Que le certificat médical initial établi le 4 avril 2005, qui ne peut être considéré comme tardif compte tenu du délai relativement court de son établissement après les faits allégués, fait état de douleurs lombaires et est parfaitement cohérent avec le siège de la lésion tel que décrit par le salarié.
Que la déclaration immédiate de l'accident par le salarié et la cohérence des constatations médicales avec ses déclarations constituent des présomption graves précises et concordantes corroborant les déclarations du salarié et justifiant que le jugement soit réformé en ses dispositions déclarant la décision de prise en charge inopposable à l'employeur et que le caractère professionnel de l'accident litigieux soit reconnu dans les rapports entre ce dernier et la caisse.
Que la société [4] succombant en ses prétentions, le jugement doit être réformé en ses dispositions portant sur la charge des dépens et, statuant à nouveau de ce chef et ajoutant au jugement, la société doit être condamnée aux dépens de première instance et d'appel et à la somme de 2000 € sur le fondement de l'article 700 du Code de procédure civile.
PAR CES MOTIFS.
La Cour, statuant par arrêt contradictoire rendu en audience publique par sa mise à disposition au greffe,
Infirme le jugement déféré.
Statuant à nouveau et y ajoutant,
Dit bien fondée la décision de prise en charge implicite de l'accident du travail dont a été victime Monsieur [V] [P] le 1er avril 2015 et déclare cette prise en charge de l'accident au titre de la législation professionnelle opposable à la société [4].
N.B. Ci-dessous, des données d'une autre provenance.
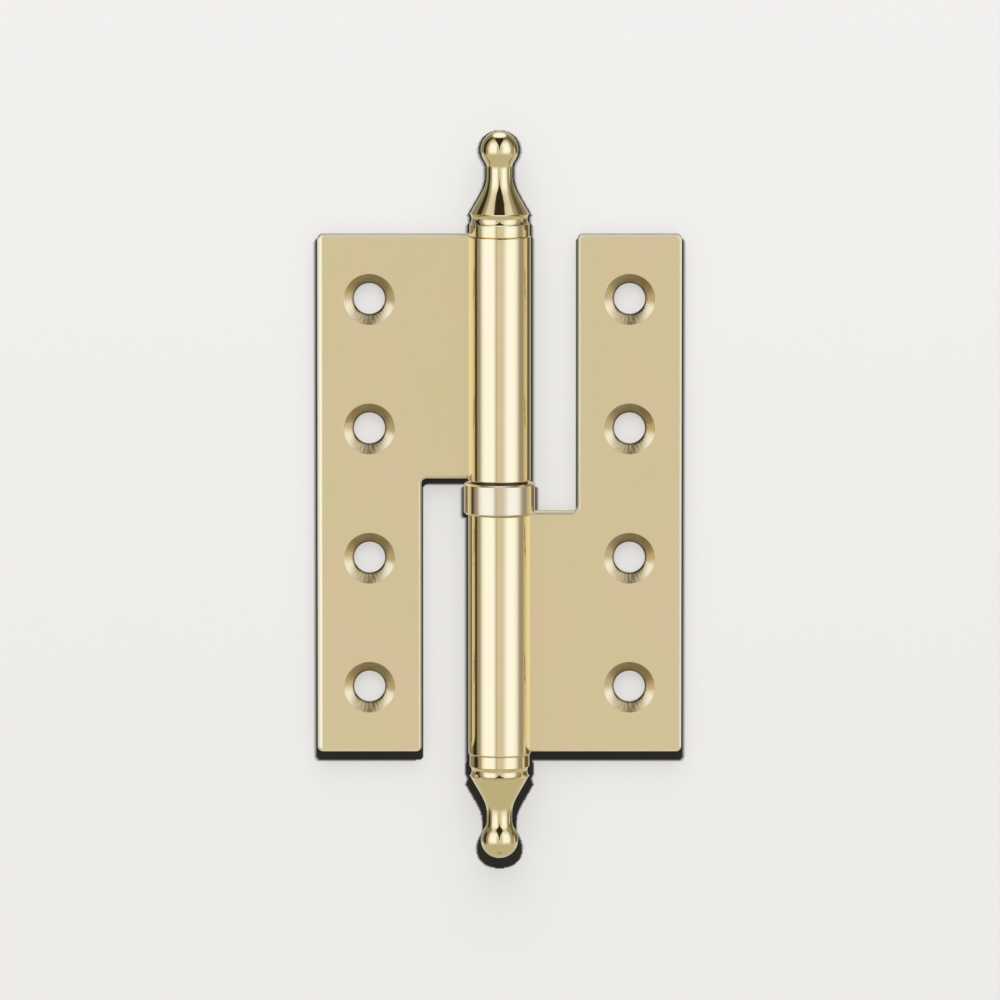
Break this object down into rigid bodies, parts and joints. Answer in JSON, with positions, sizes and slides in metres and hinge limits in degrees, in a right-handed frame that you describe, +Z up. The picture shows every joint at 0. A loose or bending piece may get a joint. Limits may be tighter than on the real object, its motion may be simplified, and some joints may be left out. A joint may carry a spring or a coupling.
{
  "type": "lift-off hinge",
  "caption": "Lift-off door hinge: two rolled brass leaves on one pin, a thrust ball ring between the knuckles and a turned ball tip at each end.",
  "frame": {"origin": "on the pin's axis, halfway up the leaves", "axes": "+Z up along the pin to the upper finial, +X from the pin towards the frame leaf, -Y out of the countersunk faces, with the hinge open flat"},
  "size_m": [0.07, 0.0136, 0.1404],
  "materials": {
    "leaf_brass": "polished, with faint upright brushing on the flat faces",
    "finial_brass": "bright turned and polished",
    "ring_brass": "polished, a little paler than the leaves",
    "pin_steel": "ground and lightly oiled",
    "race_steel": "blackened and oiled",
    "cage_brass": "stamped, satin",
    "ball_steel": "polished"
  },
  "bodies": {
    "frame_half": {"frame_leaf": "leaf_brass", "hinge_pin": "pin_steel", "lower_finial": "finial_brass", "bearing_shroud": "ring_brass", "lower_race": "race_steel"},
    "ball_set": {"ball_cage": "cage_brass", "bearing_balls": "ball_steel"},
    "turning_race": {"upper_race": "race_steel"},
    "door_half": {"door_leaf": "leaf_brass", "upper_finial": "finial_brass"}
  },
  "joints": [
    {"name": "swing", "type": "hinge", "parent": "frame_half", "child": "turning_race", "pos_m": [0, 0, 0], "axis": [0, 0, 1], "range_deg": [0, 180]},
    {"name": "ball_roll", "type": "hinge", "parent": "frame_half", "child": "ball_set", "pos_m": [0, 0, 0], "axis": [0, 0, 1], "range_deg": [0, 90]},
    {"name": "lift_off", "type": "slide", "parent": "turning_race", "child": "door_half", "axis": [0, 0, 1], "range_m": [0, 0.035]}
  ],
  "couplings": [
    {"joint": "ball_roll", "follows": "swing", "ratio": 0.5}
  ]
}
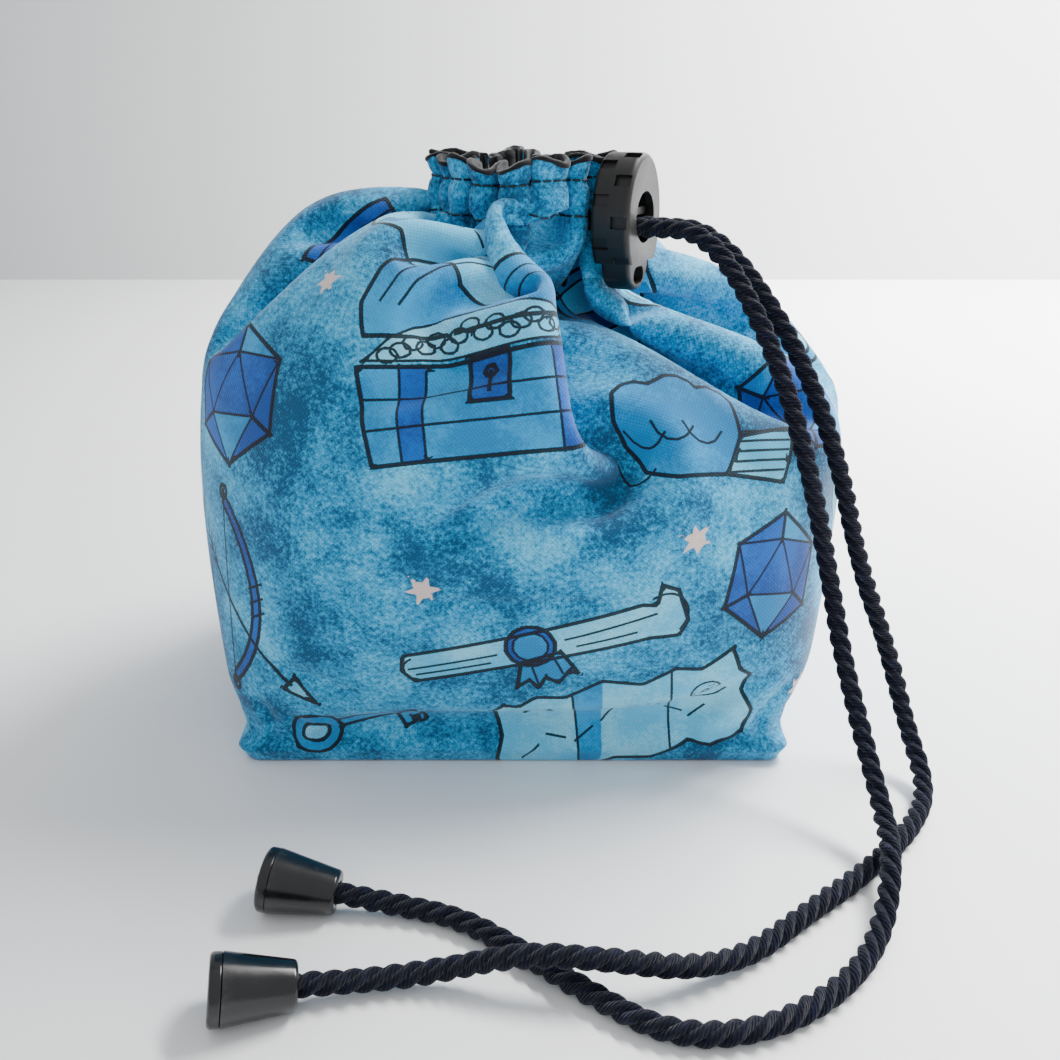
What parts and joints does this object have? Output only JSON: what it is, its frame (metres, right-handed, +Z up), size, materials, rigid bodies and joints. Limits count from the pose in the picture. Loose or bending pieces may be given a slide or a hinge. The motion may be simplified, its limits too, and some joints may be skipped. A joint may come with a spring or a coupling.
{
  "type": "drawstring dice bag",
  "caption": "Lined drawstring pouch with a boxed bottom, a gathered neck, a twisted cord with a spring cord lock, and conical bell cord ends.",
  "frame": {"origin": "centre of the bag's box in plan, on the surface it stands on", "axes": "+X along the bag's long side, -Y its front, +Z up; the cord lock sits on the neck at the front right, and the cord tails lie on the table in front"},
  "size_m": [0.1752, 0.1882, 0.1325],
  "materials": {
    "printed_cotton": "printed plain-weave quilting cotton, matte",
    "lining_cotton": "black plain-weave cotton, matte",
    "thread": "black sewing thread",
    "cord": "navy three-strand twisted cotton cord, slightly fuzzy",
    "lock_plastic": "black moulded plastic, satin matte",
    "bell_plastic": "black moulded plastic, semi-gloss",
    "spring_steel": "bright spring wire"
  },
  "bodies": {
    "bag": {"outer_front_panel": "printed_cotton", "outer_back_panel": "printed_cotton", "lining_front_panel": "lining_cotton", "lining_back_panel": "lining_cotton", "side_seam_left": "lining_cotton", "side_seam_right": "lining_cotton", "base_seam": "lining_cotton", "corner_seam_left": "lining_cotton", "corner_seam_right": "lining_cotton", "casing_stitch_upper": "thread", "casing_stitch_lower": "thread", "cord_exit_bartacks": "thread", "drawcord_ring": "cord", "drawcord_tail_a": "cord", "drawcord_tail_b": "cord", "cord_end_bell_a": "bell_plastic", "cord_end_cap_a": "bell_plastic", "cord_knot_a": "cord", "cord_end_bell_b": "bell_plastic", "cord_end_cap_b": "bell_plastic", "cord_knot_b": "cord"},
    "lock": {"lock_body": "lock_plastic", "lock_spring": "spring_steel"},
    "plunger": {"lock_plunger": "lock_plastic"}
  },
  "joints": [
    {"name": "lock_slide", "type": "slide", "parent": "bag", "child": "lock", "axis": [0.8988, -0.4384, 0], "range_m": [0, 0.004]},
    {"name": "plunger_press", "type": "slide", "parent": "lock", "child": "plunger", "axis": [0, 0, 1], "range_m": [0, 0.0035], "stiffness_N_per_m": 900, "springref_m": -0.003, "deforming": ["lock_spring"]}
  ]
}
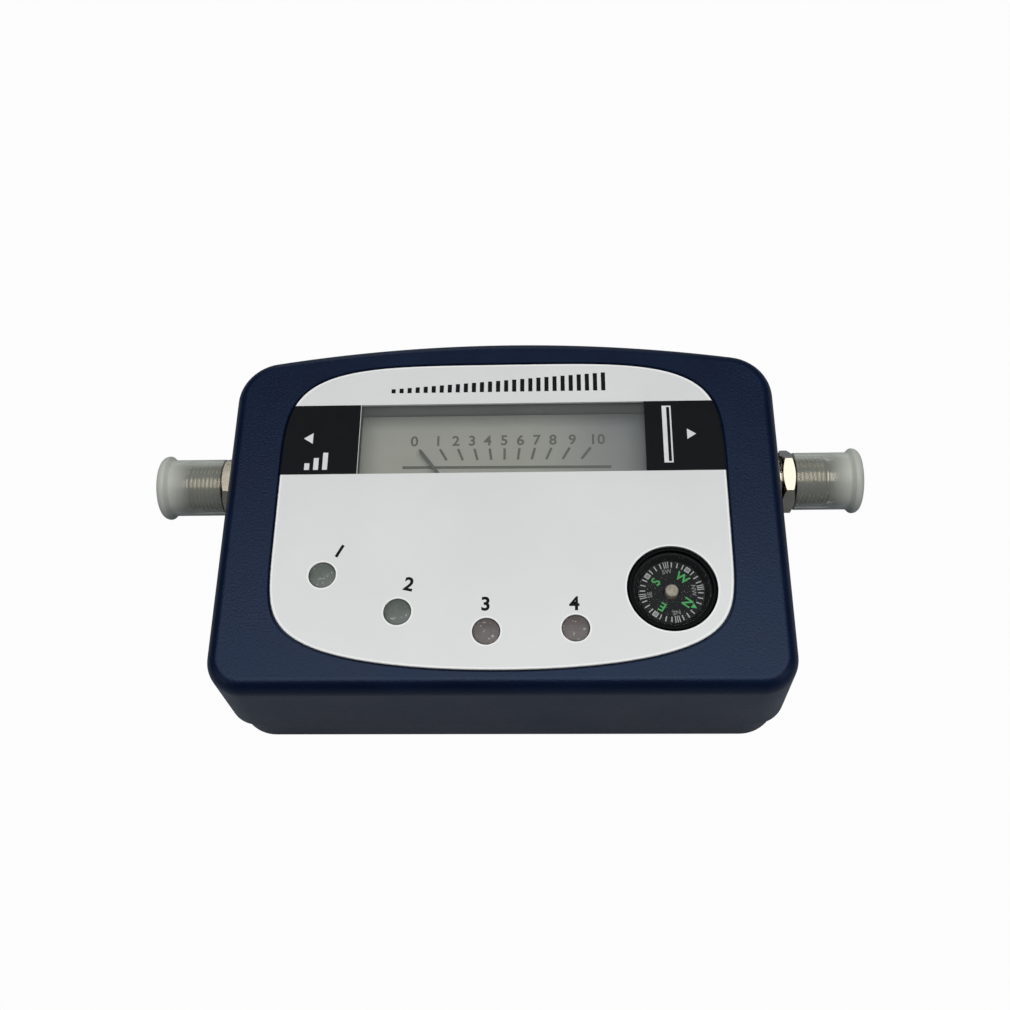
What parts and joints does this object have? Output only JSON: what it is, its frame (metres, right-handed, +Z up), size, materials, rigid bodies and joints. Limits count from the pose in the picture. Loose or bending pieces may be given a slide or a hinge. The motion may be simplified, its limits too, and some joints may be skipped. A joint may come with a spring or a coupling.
{
  "type": "satellite signal meter",
  "caption": "Flat rounded box with a printed face, a needle meter behind a window, small lamps, a compass, an edge wheel and a capped threaded cable socket on each side.",
  "frame": {"origin": "centre of the whole meter's box at the height of its underside", "axes": "+X to the right across the face towards the receiver side socket, +Y away from the reader towards the bowed far edge with the level wheel, +Z up out of the face"},
  "size_m": [0.1374, 0.0736, 0.03],
  "materials": {
    "navy_plastic": "moulded, finely grained",
    "silver_sheet": "printed sheet, satin",
    "clear_plastic": "clear, polished",
    "grey_plastic": "moulded",
    "scale_card": "printed, matt",
    "black_plastic": "moulded, satin",
    "white_plastic": "moulded",
    "milky_plastic": "soft, milky",
    "nickel": "nickel plated",
    "steel": "zinc plated",
    "brass": "bare",
    "copper": "enamelled wire",
    "magnet": "ground",
    "tinplate": "tinned",
    "board_laminate": "green solder mask",
    "lamp_resin": "clear cast resin"
  },
  "bodies": {
    "case": {"front_shell": "navy_plastic", "rear_cover": "navy_plastic", "case_screw_1": "steel", "case_screw_2": "steel", "case_screw_3": "steel", "case_screw_4": "steel", "face_panel": "silver_sheet", "meter_case": "grey_plastic", "meter_cover": "clear_plastic", "scale_plate": "scale_card", "meter_yoke": "steel", "core_magnet": "magnet", "bearing_bridge": "brass", "lower_bearing": "brass", "hair_spring": "brass", "compass_bowl": "black_plastic", "compass_lens": "clear_plastic", "compass_pin": "brass", "lamp_1": "lamp_resin", "lamp_2": "lamp_resin", "lamp_3": "lamp_resin", "lamp_4": "lamp_resin", "circuit_board": "board_laminate", "board_screw_1": "steel", "board_screw_2": "steel", "board_screw_3": "steel", "shield_can": "tinplate", "level_pot": "black_plastic", "socket_left": "nickel", "socket_right": "nickel", "insulator_left": "white_plastic", "insulator_right": "white_plastic", "contact_left": "brass", "contact_right": "brass", "washer_right": "nickel", "lock_washer_left": "nickel", "lock_washer_right": "nickel", "nut_left": "nickel", "nut_right": "nickel"},
    "pointer": {"needle": "black_plastic", "moving_coil": "copper"},
    "compass_dial": {"compass_card": "black_plastic", "compass_hub": "brass", "compass_magnet": "magnet"},
    "level_knob": {"level_wheel": "black_plastic", "wheel_screw": "steel"},
    "left_cap": {"cap_left": "milky_plastic"},
    "right_cap": {"cap_right": "milky_plastic"}
  },
  "joints": [
    {"name": "needle_swing", "type": "hinge", "parent": "case", "child": "pointer", "pos_m": [-0.0004, -0.00915, 0.025], "axis": [0, 0, -1], "range_deg": [0, 72.5], "stiffness_Nm_per_rad": 0.00002},
    {"name": "compass_turn", "type": "hinge", "parent": "case", "child": "compass_dial", "pos_m": [0.03011, -0.01787, 0.028], "axis": [0, 0, 1], "continuous": true},
    {"name": "level_turn", "type": "hinge", "parent": "case", "child": "level_knob", "pos_m": [-0.0004, 0.0273, 0.0138], "axis": [0, 0, 1], "range_deg": [-135, 135]},
    {"name": "left_cap_pull", "type": "slide", "parent": "case", "child": "left_cap", "axis": [-1, 0, 0], "range_m": [0, 0.014]},
    {"name": "right_cap_pull", "type": "slide", "parent": "case", "child": "right_cap", "axis": [1, 0, 0], "range_m": [0, 0.014]}
  ]
}
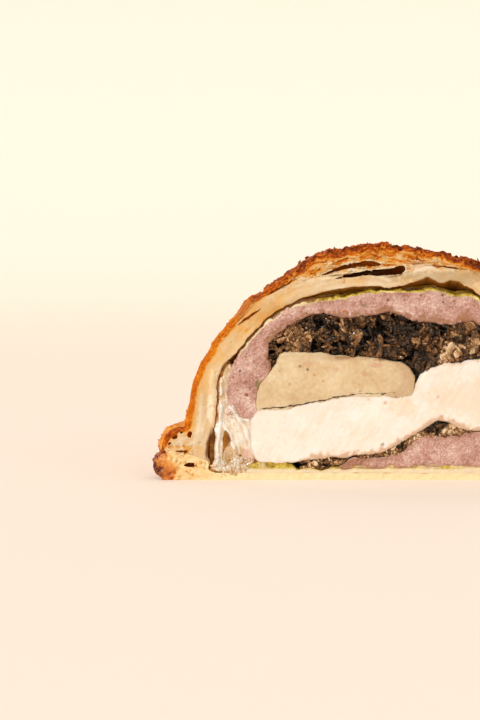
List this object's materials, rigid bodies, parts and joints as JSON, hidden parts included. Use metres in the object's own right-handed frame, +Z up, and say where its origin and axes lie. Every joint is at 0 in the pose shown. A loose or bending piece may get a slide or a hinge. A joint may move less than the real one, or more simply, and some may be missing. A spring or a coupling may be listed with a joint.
{
  "type": "foie gras pie",
  "caption": "Domed puff pastry pie cut through the middle, with layers of cabbage leaf, pink farce, dark mushroom duxelles, foie gras and chicken breast on its flat cut face.",
  "frame": {"origin": "middle of the bottom of the piece's box, on the surface that it stands on", "axes": "+X to the right along the cut face, +Y from the cut face to the back of the dome, +Z up"},
  "size_m": [0.1438, 0.0742, 0.0708],
  "materials": {
    "baked_pastry": "egg-washed puff pastry, browned and flaky outside, pale dough on the cut",
    "base_pastry": "baked dough, pale and damp under the filling, browned at the rim",
    "cabbage_leaf": "soft cooked green cabbage leaf, moist",
    "cabbage_rib": "translucent cooked cabbage rib, moist",
    "farce": "pink cooked forcemeat, finely pitted, slightly moist",
    "duxelles": "dark chopped mushroom, coarse and moist",
    "foie_gras": "smooth fatty liver, satin",
    "chicken_breast": "pale cooked meat with soft fibres, slightly moist"
  },
  "bodies": {
    "root": {"crust_lid": "baked_pastry", "crust_base": "base_pastry", "cabbage_top": "cabbage_leaf", "cabbage_base": "cabbage_leaf", "cabbage_rib_left": "cabbage_rib", "cabbage_fold_left": "cabbage_rib", "cabbage_rib_right": "cabbage_rib", "farce_top": "farce", "farce_base": "farce", "duxelles_top": "duxelles", "duxelles_base": "duxelles", "foie_gras": "foie_gras", "chicken_breast": "chicken_breast"}
  },
  "joints": []
}
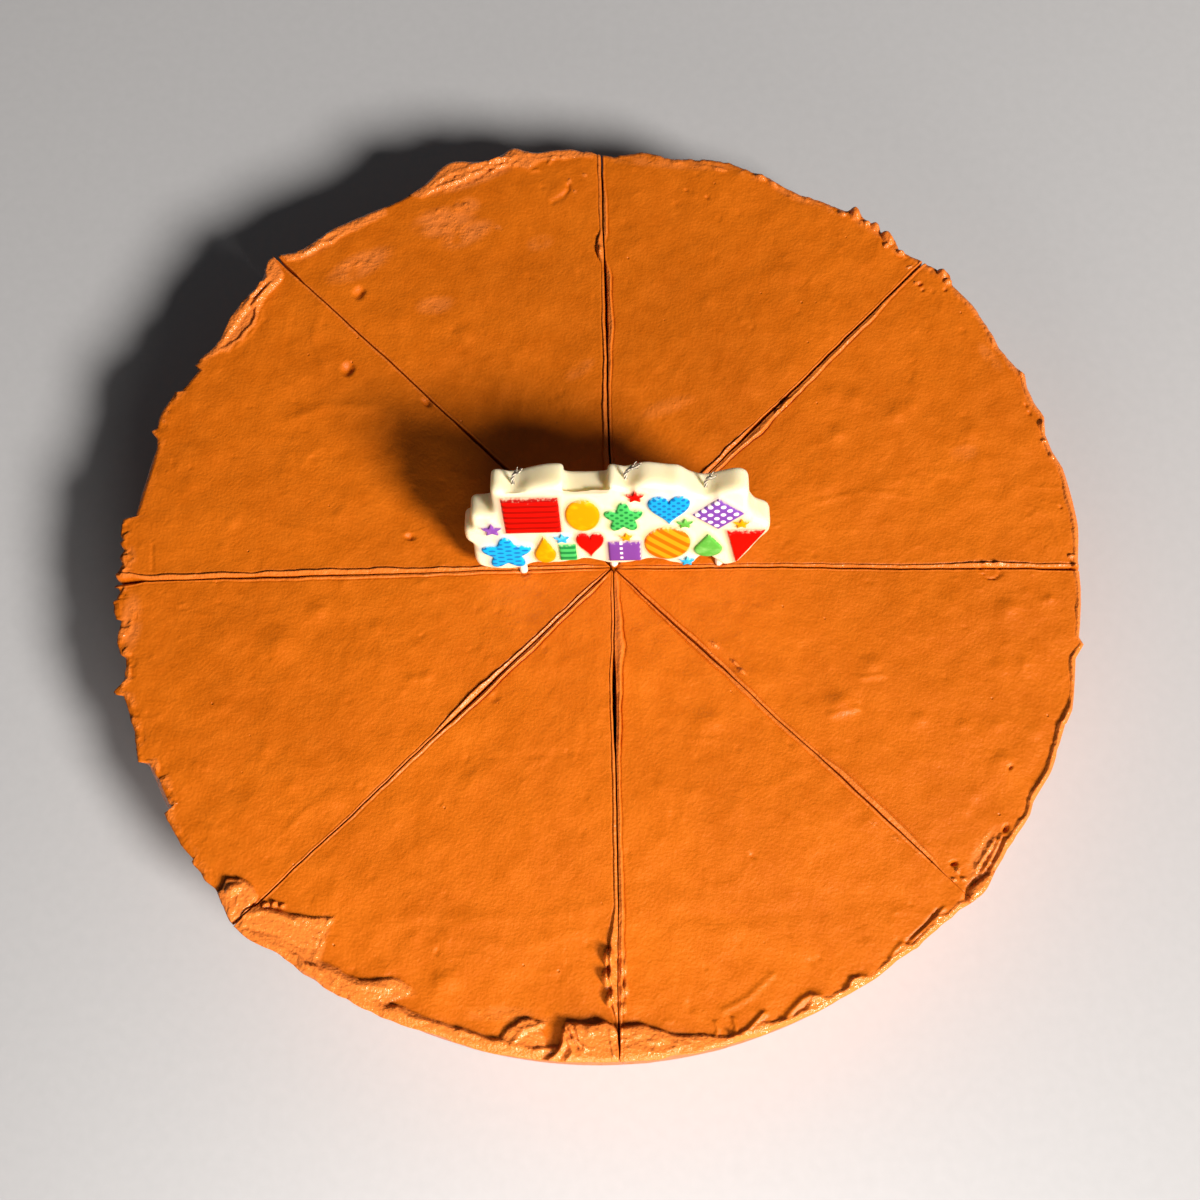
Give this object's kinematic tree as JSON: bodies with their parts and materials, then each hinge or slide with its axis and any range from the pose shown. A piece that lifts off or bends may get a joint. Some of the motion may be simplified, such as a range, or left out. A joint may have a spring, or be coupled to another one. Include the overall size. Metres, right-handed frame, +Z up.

Dit en conséquence que l'accident précité a un caractère professionnel dans les rapports entre la caisse et cet employeur.
Condamne la société [4] à régler à la caisse primaire d'assurance maladie de Loire-Atlantique la somme de 2000 € sur le fondement de l'article 700 du Code de procédure et aux entiers dépens de première instance et d'appel.